Mit einem Genossenschaftsmodell soll ein Ort geschaffen werden, an dem Bürger nicht nur kleine Besorgungen erledigen können. Auch für Kultur soll hier Platz sein. Neu-Hetlinger stellt Anbau an seinem Haus zur Verfügung.
Hetlingen. Der Tante Emma-Laden ist tot. Lang lebe der Tante Emma-Laden! Klingt absurd, ist es aber nicht. Denn in Hetlingen ist genau das passiert: Nachdem die letzten kleinen Krämerläden im Ort aus wirtschaftlichen Gründen vor mehreren Jahren dicht gemacht haben, haben die Hetlinger die kleinen Läden prompt vermisst. Mal eben noch ein wenig Mehl und Zucker kaufen, dabei einen kleinen Plausch über das Dorfleben führen, das war einmal. Wie heißt es so schön: Man weiß erst dann, was man schönes hatte, wenn man es nicht mehr hat. Daher will nun eine Gruppe von Bürgern das Rad der Geschichte zurückdrehen und einen neuen alten Tante Emma-Laden gründen.

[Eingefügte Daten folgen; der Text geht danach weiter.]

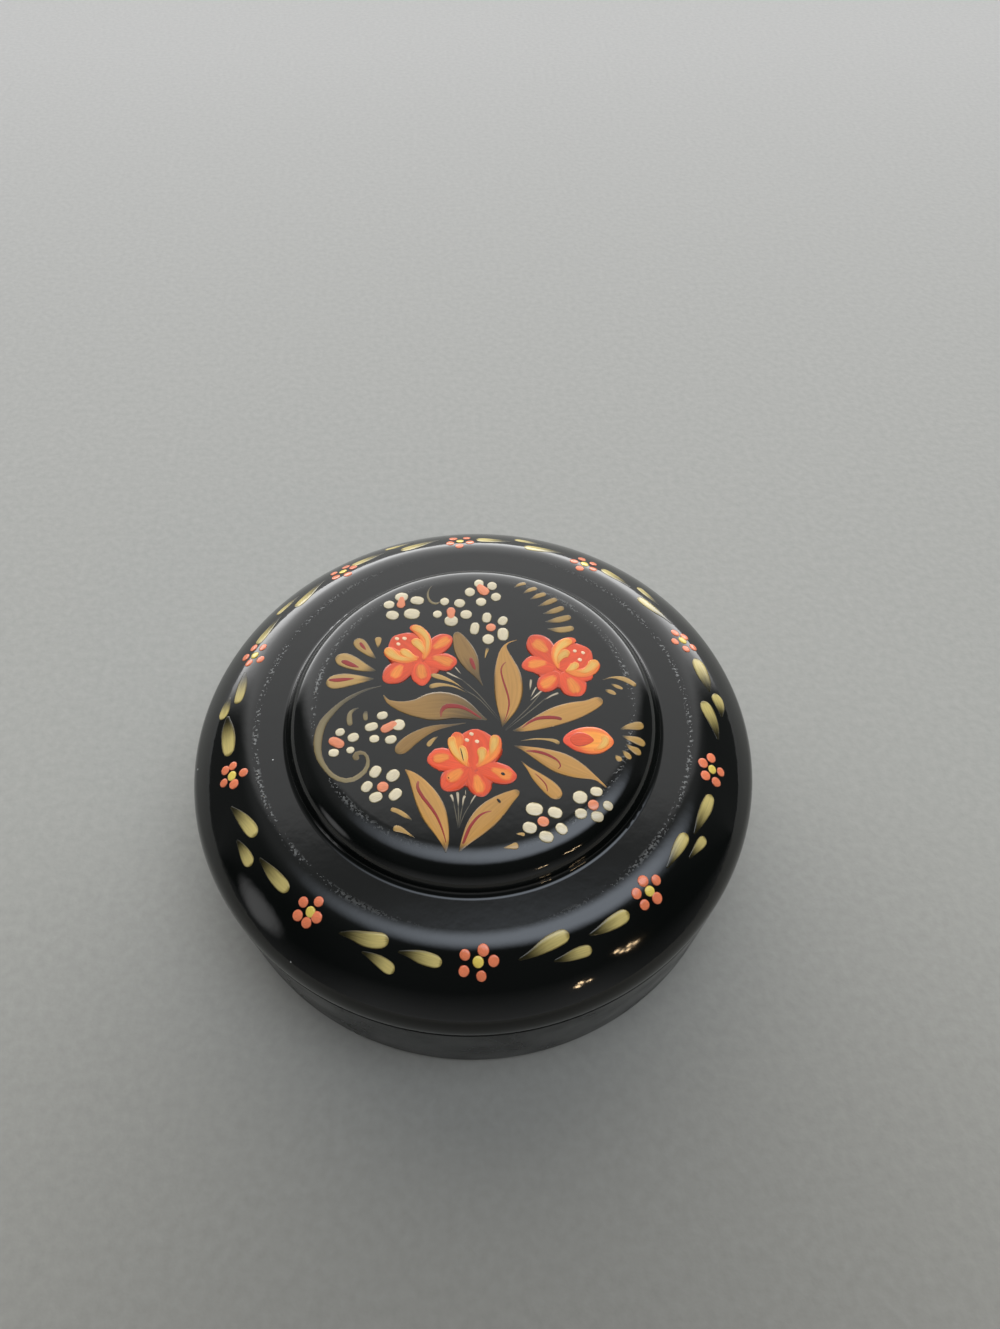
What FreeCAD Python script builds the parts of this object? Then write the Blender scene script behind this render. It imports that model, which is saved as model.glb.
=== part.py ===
import FreeCAD, Part
import os
from math import cos, radians, sin
from FreeCAD import Vector

# Round lacquered papier-mache box with a lift-off lid. Millimetres, +Z up.
# The origin is the centre of the flat underside, and every piece is turned about Z.

# Outside of the closed box
outer_radius = 40.0         # base wall and lower edge of the lid, turned flush
base_height = 16.0          # underside to the top edge of the base wall
seam_gap = 0.3              # shadow line where the lid sits above the base wall

# Outline of the lid, from its lower edge inwards. A tilt is the slope of the surface in degrees.
skirt_height = 0.55         # straight edge below the shoulder
skirt_round = 4.0           # tight turn at the foot of the shoulder
shoulder_round = 18.4       # broad cushion of the shoulder
shoulder_edge_round = 7.0   # soft start of the shoulder beside the flat ring
shoulder_tilt = 47
shoulder_edge_tilt = 23
ring_width = 3.5            # flat ring between the shoulder and the raised centre
foot_cove = 1.0             # hollow where the raised centre meets the ring
plateau_side_round = 4.2    # side of the raised centre
plateau_edge_round = 7.0    # soft edge of the raised centre
plateau_side_tilt = 70
plateau_edge_tilt = 18

# Base: wound wall and the disc glued up into its rebate
wall_thickness = 2.6
wall_foot_round = 1.0       # lower outer corner of the wall
wall_lip_round = 0.35       # upper outer corner of the wall
floor_thickness = 2.4
floor_rebate = 1.2          # how far the disc reaches in under the wall
glue_line = 0.05            # glue film round a glued-in piece

# Inner collar: thin wound ring glued inside the wall, which the lid slides over
collar_thickness = 1.5
collar_rise = 2.6           # how far it stands proud of the base wall
collar_lead = 0.5           # rounded top corners, so that the lid finds its way on

# Lid: wound ring below, pressed top plate glued on it
lid_clearance = 0.2         # between the collar and the bore of the lid ring
lid_ring_height = 3.0
lid_ring_edge_round = 0.35  # lower corners of the lid ring
lid_thickness = 3.0         # pressed plate, even all over
lid_land_width = 1.0        # land of the plate that reaches in past the collar
lid_inner_round = 1.2       # corners of the hollow under the lid

level = 0
upright = 90
full_turn = 360

# Each bend of the lid's outline: its radius, minus for a hollow one, and its first and last tilt
plateau_bends = [
    (plateau_edge_round, level, plateau_edge_tilt),
    (plateau_side_round, plateau_edge_tilt, plateau_side_tilt),
    (-foot_cove, plateau_side_tilt, level),
]
shoulder_bends = [
    (shoulder_edge_round, level, shoulder_edge_tilt),
    (shoulder_round, shoulder_edge_tilt, shoulder_tilt),
    (skirt_round, shoulder_tilt, upright),
]


def point(radius, height):
    return Vector(radius, 0, height)


def outward(tilt):
    """Direction that a surface of this tilt faces."""
    return point(sin(radians(tilt)), cos(radians(tilt)))


def span(bends):
    """How far a run of bends goes outwards, and down as a negative height."""
    reach = Vector()
    for radius, first, last in bends:
        reach += (outward(last) - outward(first)) * radius
    return reach


# Heights and radii that follow from the sizes above
lid_edge_height = base_height + seam_gap
ring_height = lid_edge_height + skirt_height - span(shoulder_bends).z
top_height = ring_height - span(plateau_bends).z
seat_height = lid_edge_height + lid_ring_height
collar_height = base_height + collar_rise
shoulder_radius = outer_radius - span(shoulder_bends).x
plateau_radius = shoulder_radius - ring_width
plateau_flat_radius = plateau_radius - span(plateau_bends).x
wall_bore_radius = outer_radius - wall_thickness
rebate_radius = wall_bore_radius + floor_rebate
collar_radius = wall_bore_radius - glue_line
collar_bore_radius = collar_radius - collar_thickness
lid_bore_radius = collar_radius + lid_clearance
lid_cavity_radius = collar_bore_radius - lid_land_width
ring_under_height = ring_height - lid_thickness
plateau_under_height = top_height - lid_thickness
plateau_hollow_radius = plateau_radius - foot_cove - lid_thickness


def bent(start, bends):
    """Arcs that follow each other from a start point, each going on where the last one ends."""
    arcs = []
    for radius, first, last in bends:
        centre = start - outward(first) * radius
        end = centre + outward(last) * radius
        middle = centre + outward((first + last) / 2) * radius
        arcs.append(Part.Arc(start, middle, end).toShape())
        start = end
    return arcs


def section(corners):
    """Flat face from corners of radius, height and rounding; a rounded corner is square."""
    places = [point(radius, height) for radius, height, bend in corners]
    edges = []
    stops = []
    for number, (radius, height, bend) in enumerate(corners):
        here = places[number]
        after = places[(number + 1) % len(places)]
        start = here + (places[number - 1] - here).normalize() * bend
        end = here + (after - here).normalize() * bend
        if bend:
            centre = start + end - here
            middle = centre + (here - centre).normalize() * bend
            edges.append(Part.Arc(start, middle, end).toShape())
        stops.append((start, end))
    for number, (start, end) in enumerate(stops):
        edges.append(Part.LineSegment(stops[number - 1][1], start).toShape())
    return Part.Face(Part.Wire(Part.__sortEdges__(edges)))


def turned(face):
    """Solid of revolution about Z from one face."""
    return face.Faces[0].revolve(Vector(), Vector(0, 0, 1), full_turn)


def lid_section():
    """Everything under the lid's outline, down to its lower edge."""
    flat_end = point(plateau_flat_radius, top_height)
    foot = point(plateau_radius, ring_height)
    shoulder = point(shoulder_radius, ring_height)
    skirt = point(outer_radius, lid_edge_height + skirt_height)
    edge = point(outer_radius, lid_edge_height)
    runs = [(point(0, top_height), flat_end), (foot, shoulder), (skirt, edge),
            (edge, point(0, lid_edge_height)), (point(0, lid_edge_height), point(0, top_height))]
    edges = [Part.LineSegment(start, end).toShape() for start, end in runs]
    edges += bent(flat_end, plateau_bends) + bent(shoulder, shoulder_bends)
    return Part.Face(Part.Wire(Part.__sortEdges__(edges)))


def base_wall():
    return turned(section([
        (rebate_radius, 0, 0),
        (outer_radius, 0, wall_foot_round),
        (outer_radius, base_height, wall_lip_round),
        (wall_bore_radius, base_height, 0),
        (wall_bore_radius, floor_thickness, 0),
        (rebate_radius, floor_thickness, 0),
    ]))


def base_floor():
    return Part.makeCylinder(rebate_radius - glue_line, floor_thickness)


def inner_collar():
    return turned(section([
        (collar_bore_radius, floor_thickness, 0),
        (collar_radius, floor_thickness, 0),
        (collar_radius, collar_height, collar_lead),
        (collar_bore_radius, collar_height, collar_lead),
    ]))


def lid_ring():
    blank = section([
        (lid_bore_radius, lid_edge_height, lid_ring_edge_round),
        (outer_radius, lid_edge_height, lid_ring_edge_round),
        (outer_radius, seat_height, 0),
        (lid_bore_radius, seat_height, 0),
    ])
    return turned(lid_section().common(blank))


def lid_top():
    below = section([
        (0, lid_edge_height, 0),
        (outer_radius, lid_edge_height, 0),
        (outer_radius, seat_height, 0),
        (lid_cavity_radius, seat_height, 0),
        (lid_cavity_radius, ring_under_height, lid_inner_round),
        (plateau_hollow_radius, ring_under_height, lid_inner_round),
        (plateau_hollow_radius, plateau_under_height, lid_inner_round),
        (0, plateau_under_height, 0),
    ])
    return turned(lid_section().cut(below))


pieces = {
    "base_wall": base_wall(),
    "base_floor": base_floor(),
    "inner_collar": inner_collar(),
    "lid_ring": lid_ring(),
    "lid_top": lid_top(),
}

os.makedirs("parts", exist_ok=True)
for name, shape in pieces.items():
    shape.exportStep(os.path.join("parts", name + ".step"))
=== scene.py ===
import random
from bisect import bisect_right
from math import cos, hypot, pi, radians, sin, sqrt

import bmesh
import bpy
from mathutils import Matrix, Quaternion, Vector
from mathutils.bvhtree import BVHTree


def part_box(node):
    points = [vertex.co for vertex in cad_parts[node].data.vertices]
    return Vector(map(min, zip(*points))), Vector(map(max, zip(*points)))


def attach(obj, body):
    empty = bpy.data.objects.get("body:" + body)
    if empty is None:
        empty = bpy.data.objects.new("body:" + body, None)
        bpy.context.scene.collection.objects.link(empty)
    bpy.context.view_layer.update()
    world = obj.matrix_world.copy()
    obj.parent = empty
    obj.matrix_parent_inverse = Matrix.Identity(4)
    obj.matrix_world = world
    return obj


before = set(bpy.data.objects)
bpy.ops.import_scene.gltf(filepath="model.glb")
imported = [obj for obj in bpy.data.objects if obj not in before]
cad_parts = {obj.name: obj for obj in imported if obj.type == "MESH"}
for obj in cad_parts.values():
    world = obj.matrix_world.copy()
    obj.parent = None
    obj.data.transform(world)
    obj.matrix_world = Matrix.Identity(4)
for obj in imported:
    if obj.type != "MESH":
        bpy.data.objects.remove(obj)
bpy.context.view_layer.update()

mm = 0.001
full_turn = 2 * pi


# The view: a small box looked down on from its front, close by.
# Pixels are those of the photograph; the camera is set out from the centre of the box's underside.
photo_width = 1000
photo_height = 1329
focal_pixels = 840
underside_centre_pixel = (476.64, 792.94)
view_elevation = radians(63.891)
view_distance = 138.56 * mm
view_roll = radians(-2.196)
sensor_width = 36
nearest_view = 10 * mm


def sight_line(pixel):
    """Direction through a pixel in the camera's own axes."""
    across, down = pixel
    return Vector((across - photo_width / 2, photo_height / 2 - down, -focal_pixels)).normalized()


toward_box = Vector((0, cos(view_elevation), -sin(view_elevation)))
straight_view = toward_box.to_track_quat("-Z", "Y")
centre_line = sight_line(underside_centre_pixel)
view_swing = Vector((0, 0, -1)).rotation_difference(centre_line)
view_turn = straight_view @ (Quaternion(centre_line, view_roll) @ view_swing).inverted()

camera = bpy.data.objects.new("camera", bpy.data.cameras.new("camera"))
bpy.context.scene.collection.objects.link(camera)
camera.rotation_mode = "QUATERNION"
camera.rotation_quaternion = view_turn
camera.location = toward_box * -view_distance
camera.data.sensor_width = sensor_width
camera.data.lens = focal_pixels * sensor_width / photo_height
camera.data.clip_start = nearest_view
bpy.context.scene.camera = camera
bpy.context.scene.view_settings.view_transform = "Standard"


# Table: a pale matt top, coloured lighter towards the window behind the box as painted window light,
# with a fine grain that a camera close by just picks up, and a painted shadow of the box in front of it.
table_size = 16.0
# Painted window light: the top's colour lightens from the front of the box towards the window
table_window_light_colors = [(-0.12, (0.355, 0.338, 0.292)), (0.0, (0.43, 0.42, 0.378)), (0.30, (0.54, 0.522, 0.487))]
table_near = table_window_light_colors[0][0]
table_far = table_window_light_colors[-1][0]
table_roughness = 0.7
table_shine = 0.2
grain_scale = 700
grain_detail = 4
grain_darkest = 0.88
grain_palest = 1.12
grain_strength = 0.3
grain_height = 0.2 * mm
# Painted shadow of the box on the top: its middle, reach and depth
painted_shadow_middle = (0, -0.09, 0)
painted_shadow_radius = 0.14
painted_shadow_depth_share = 0.36


def feed(node, inputs):
    """Set a node's inputs to values, or link them to other nodes' outputs."""
    for socket, value in inputs.items():
        if isinstance(value, bpy.types.NodeSocket):
            node.id_data.links.new(value, node.inputs[socket])
        else:
            node.inputs[socket].default_value = value


def node_adder(tree):
    """Function that adds a shader node to a tree, with its inputs and settings."""
    def add(kind, inputs, **settings):
        node = tree.nodes.new("ShaderNode" + kind)
        for name, value in settings.items():
            setattr(node, name, value)
        feed(node, inputs)
        return node

    return add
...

Vor knapp zwei Jahren haben sich Bürger dazu durchgerungen, einen kleinen Dorfladen zu gründen, der mehr als nur ein kleines Geschäft sein soll. Der neue Laden sollte auch ein Ort für Begegnungen werden, so der Gedanke der Gruppe um Jan Prange, Robert Wieber und Corinna Lauritzen. Doch die Idee kam nie so richtig voran, weil einfach das passende Grundstück fehlte und die Finanzmittel auch knapp waren.
Manchmal braucht ein Projekt auch einfach Glück, damit es klappt. Im Fall der Hetlinger hat das Glück einen Namen. Rustan Mizani. Der 38-Jährige ist vor sechs Monaten mit seiner Familie von Hamburg nach Hetlingen gezogen. Er kaufte das Haus, in dem früher nachheinander die Post, die Schatzkiste und ein Friseur waren. Seit geraumer Zeit stand das Gebäude leer. Mizani kaufte das Haus und begann mit Renovierungsarbeiten.
„Ich hatte das Haus ohne konkrete Vorstellungen für die zugehörige Ladenfläche gekauft. Durch Zufall hörte ich dann von dem Dorfladen-Projekt und dass es zu scheitern drohte, weil die keinen Raum dafür fanden“, sagt der Neu-Hetlinger. Das Projekt war ihm sofort sympathisch, und da er in Berlin einst etwas ähnliches auf die Beine gestellt hatte, wusste er, wie wichtig solche Identitätsstiftenden und sozialen Projekte sein können. „Meine Frau und ich hatten uns gesagt, es wäre doch schade, wenn so ein Projekt an einer solchen Banalität scheitert“, sagt Mizani. Prompt ging er auf die Hetlinger zu und stellte ihnen den Ladenanbau an seinem Haus für den geplanten Dorfladen zur Verfügung.
Die Offenheit Mizanis kam bei den Hetlingern gut an und schnell wurde an den Plänen für das Projekt weitergefeilt. Die große Hürde, so ist sich die inzwischen elfköpfige Planergruppe sicher, sie ist mit dem gefundenen Ladenareal genommen. Nun geht es darum, das Projekt mit Leben zu füllen. Geplant ist kein klassischer Tante Emma-Laden, der nur Waren verkauft. Nein, das ganze soll mehr sein, nämlich auch ein Treffpunkt für alle in der Gemeinde.
In dem „Marschtreff“, so der Name für das Projekt, soll es keine frischen Brötchen, Obst und Gemüse geben, denn dann würde der Laden in Konkurrenz zu anderen Geschäften im Ort stehen und damit eventuell zum Feindbild im Ort. Belegte Brötchen, Kaffee und Kuchen, das sei aber möglich. Und alles, was mal so eben noch zum Kochen und Backen gebraucht wird, was es aber sonst nur im entlegenen Supermarkt gibt. Auch Schulausrüstung, ein Fahrradverleih und Getränke sind im Gespräch.
Es gehe bei dem Projekt auch darum, eine gewisse Idylle zu schaffen und einen Anlaufpunkt für andere Aktionen im Ort. Da der Laden ehrenamtlich betrieben werden soll und an drei Tagen in der Woche zu jenen Zeiten, die die Bürger auch für sinnvoll ansehen, gebe es genügend Zeit, die etwa für Nähgruppen, Lesungen und anderes genutzt werden könnte.